I’m actually excited again. There’s no reason to troubleshoot and try and fix the system resources that are causing the hiccups over USB if I can use this new WiFi method and let the machine handle the workload at once.

1 Like

Sounds like it should be the solution you’re looking for. :slight_smile:

Thanks again - I know what I’m doing tomorrow!!

Update:

So, the WiFi method you shared works absolutely perfectly. I can even use it while the machine is wired for framing purposes.

Buuuut, when I first set the WiFi method up this morning, stuff started acting really weird. Everything printed via wifi was really light, everything printed via usb was different between xcs and lightburn even though the settings were the same in each instance.

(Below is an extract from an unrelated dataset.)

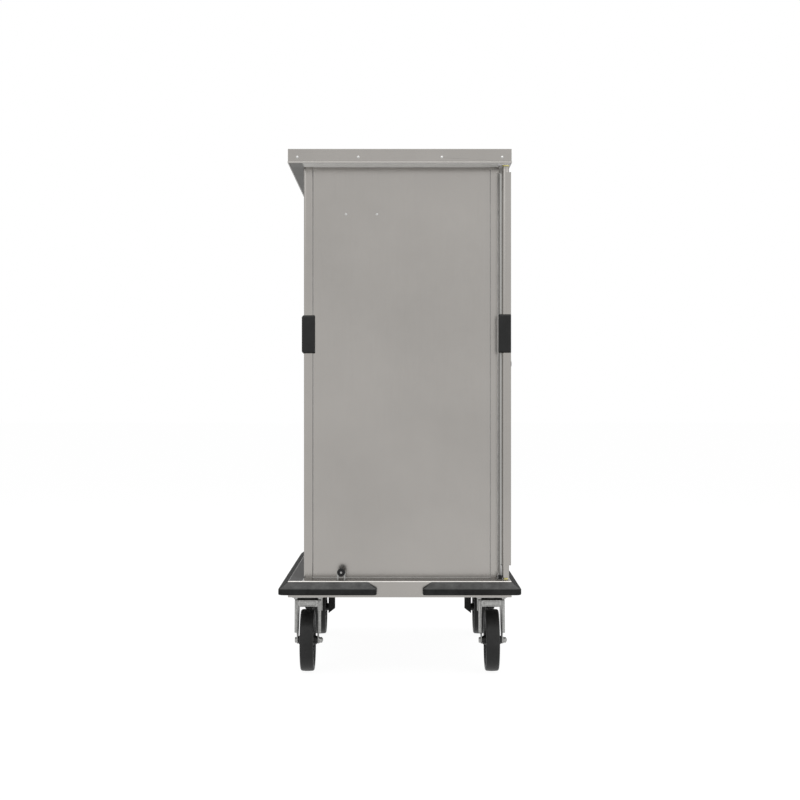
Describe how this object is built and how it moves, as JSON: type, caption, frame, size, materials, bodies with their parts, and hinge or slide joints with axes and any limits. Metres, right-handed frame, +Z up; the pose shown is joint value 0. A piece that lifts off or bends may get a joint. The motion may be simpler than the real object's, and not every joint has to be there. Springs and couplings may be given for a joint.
{
  "type": "enclosed meal tray cart",
  "caption": "Upright steel tray cart on swivel casters: two hinged doors on one long side, tray runners inside, riveted flat roof and a black bumper round the base.",
  "frame": {"origin": "on the floor, under the middle of the bumper's outline", "axes": "+X out of the doors, +Y to the end with the braked casters, +Z up"},
  "size_m": [0.772, 1.26, 1.677],
  "materials": {
    "satin_steel": "fine brushed grain, satin",
    "inner_steel": "mill finish, semi-matt",
    "galvanised_steel": "grey coated, matt",
    "zinc_steel": "zinc plated, satin",
    "rivet_metal": "plain rivet heads",
    "hinge_brass": "turned, slightly dull",
    "bumper_plastic": "moulded, fine grain",
    "pad_plastic": "moulded, fine grain",
    "seal_rubber": "soft extruded",
    "catch_rubber": "moulded cover",
    "hub_plastic": "moulded nylon",
    "tyre_rubber": "solid rubber, slightly worn"
  },
  "bodies": {
    "cart_body": {"base_deck": "satin_steel", "chassis_frame": "galvanised_steel", "bumper_back": "bumper_plastic", "bumper_front": "bumper_plastic", "rear_posts": "satin_steel", "end_wall_near": "satin_steel", "end_wall_far": "satin_steel", "back_wall": "satin_steel", "inner_liner": "inner_steel", "floor_pan": "inner_steel", "ceiling_pan": "inner_steel", "door_frame": "satin_steel", "middle_stile": "satin_steel", "bay_divider": "inner_steel", "roof_tray": "satin_steel", "roof_lid": "satin_steel", "rivets": "rivet_metal", "rack_uprights": "inner_steel", "runners_near": "inner_steel", "runners_far": "inner_steel", "hinge_pins": "hinge_brass", "catch_brackets": "zinc_steel", "catch_magnets": "catch_rubber", "rear_pads": "pad_plastic", "caster_plates": "zinc_steel", "caster_bolts": "zinc_steel"},
    "door_near": {"door_skin_near": "satin_steel", "door_pan_near": "inner_steel", "hinge_tube_near": "satin_steel", "door_seal_near": "seal_rubber", "door_pad_near": "pad_plastic", "latch_rose_near": "pad_plastic"},
    "latch_near": {"latch_lever_near": "pad_plastic", "latch_tongue_near": "zinc_steel"},
    "door_far": {"door_skin_far": "satin_steel", "door_pan_far": "inner_steel", "hinge_tube_far": "satin_steel", "door_seal_far": "seal_rubber", "door_pad_far": "pad_plastic", "latch_rose_far": "pad_plastic"},
    "latch_far": {"latch_lever_far": "pad_plastic", "latch_tongue_far": "zinc_steel"},
    "swivel_near_back": {"fork_near_back": "zinc_steel", "axle_near_back": "zinc_steel"},
    "wheel_near_back": {"hub_near_back": "hub_plastic", "tyre_near_back": "tyre_rubber"},
    "swivel_near_front": {"fork_near_front": "zinc_steel", "axle_near_front": "zinc_steel"},
    "wheel_near_front": {"hub_near_front": "hub_plastic", "tyre_near_front": "tyre_rubber"},
    "swivel_far_back": {"fork_far_back": "zinc_steel", "axle_far_back": "zinc_steel"},
    "wheel_far_back": {"hub_far_back": "hub_plastic", "tyre_far_back": "tyre_rubber"},
    "brake_far_back": {"brake_far_back": "pad_plastic"},
    "swivel_far_front": {"fork_far_front": "zinc_steel", "axle_far_front": "zinc_steel"},
    "wheel_far_front": {"hub_far_front": "hub_plastic", "tyre_far_front": "tyre_rubber"},
    "brake_far_front": {"brake_far_front": "pad_plastic"}
  },
  "joints": [
    {"name": "door_near_hinge", "type": "hinge", "parent": "cart_body", "child": "door_near", "pos_m": [0.3392, -0.562, 0.9], "axis": [0, 0, -1], "range_deg": [0, 270]},
    {"name": "latch_near_turn", "type": "hinge", "parent": "door_near", "child": "latch_near", "pos_m": [0.356, -0.062, 1.002], "axis": [1, 0, 0], "range_deg": [0, 90]},
    {"name": "door_far_hinge", "type": "hinge", "parent": "cart_body", "child": "door_far", "pos_m": [0.3392, 0.562, 0.9], "axis": [0, 0, 1], "range_deg": [0, 270]},
    {"name": "latch_far_turn", "type": "hinge", "parent": "door_far", "child": "latch_far", "pos_m": [0.356, 0.062, 1.002], "axis": [-1, 0, 0], "range_deg": [0, 90]},
    {"name": "swivel_near_back_turn", "type": "hinge", "parent": "cart_body", "child": "swivel_near_back", "pos_m": [-0.298, -0.44, 0.218], "axis": [0, 0, 1], "continuous": true},
    {"name": "wheel_near_back_roll", "type": "hinge", "parent": "swivel_near_back", "child": "wheel_near_back", "pos_m": [-0.298, -0.495, 0.1], "axis": [1, 0, 0], "continuous": true},
    {"name": "swivel_near_front_turn", "type": "hinge", "parent": "cart_body", "child": "swivel_near_front", "pos_m": [0.298, -0.44, 0.218], "axis": [0, 0, 1], "continuous": true},
    {"name": "wheel_near_front_roll", "type": "hinge", "parent": "swivel_near_front", "child": "wheel_near_front", "pos_m": [0.298, -0.495, 0.1], "axis": [1, 0, 0], "continuous": true},
    {"name": "swivel_far_back_turn", "type": "hinge", "parent": "cart_body", "child": "swivel_far_back", "pos_m": [-0.298, 0.44, 0.218], "axis": [0, 0, 1], "continuous": true},
    {"name": "wheel_far_back_roll", "type": "hinge", "parent": "swivel_far_back", "child": "wheel_far_back", "pos_m": [-0.298, 0.385, 0.1], "axis": [1, 0, 0], "continuous": true},
    {"name": "brake_far_back_press", "type": "hinge", "parent": "swivel_far_back", "child": "brake_far_back", "pos_m": [-0.298, 0.412, 0.162], "axis": [1, 0, 0], "range_deg": [0, 6]},
    {"name": "swivel_far_front_turn", "type": "hinge", "parent": "cart_body", "child": "swivel_far_front", "pos_m": [0.298, 0.44, 0.218], "axis": [0, 0, 1], "continuous": true},
    {"name": "wheel_far_front_roll", "type": "hinge", "parent": "swivel_far_front", "child": "wheel_far_front", "pos_m": [0.298, 0.385, 0.1], "axis": [1, 0, 0], "continuous": true},
    {"name": "brake_far_front_press", "type": "hinge", "parent": "swivel_far_front", "child": "brake_far_front", "pos_m": [0.298, 0.412, 0.162], "axis": [1, 0, 0], "range_deg": [0, 6]}
  ]
}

I got fed up and uninstalled Lightburn and ALL preferences. Reinstalled. And BOOM. No matter what method I use (Lightburn USB, Lightburn WiFI or XCS) it all prints perfectly AND consistently.

Most importantly, the Lightburn USB etching you see here was under FULL system load with three monitors of action and streaming going on.

So strange! But I’m super happy now and have lots of options!!

Thanks again!

Here are the before and after pics From just today.


Glad to hear you got it resolved. I guess sometimes the ol’ “turn it off and back on” method even works with software. :stuck_out_tongue: My guess is there was some setting that accidentally got changed and couldn’t figure out which one it was.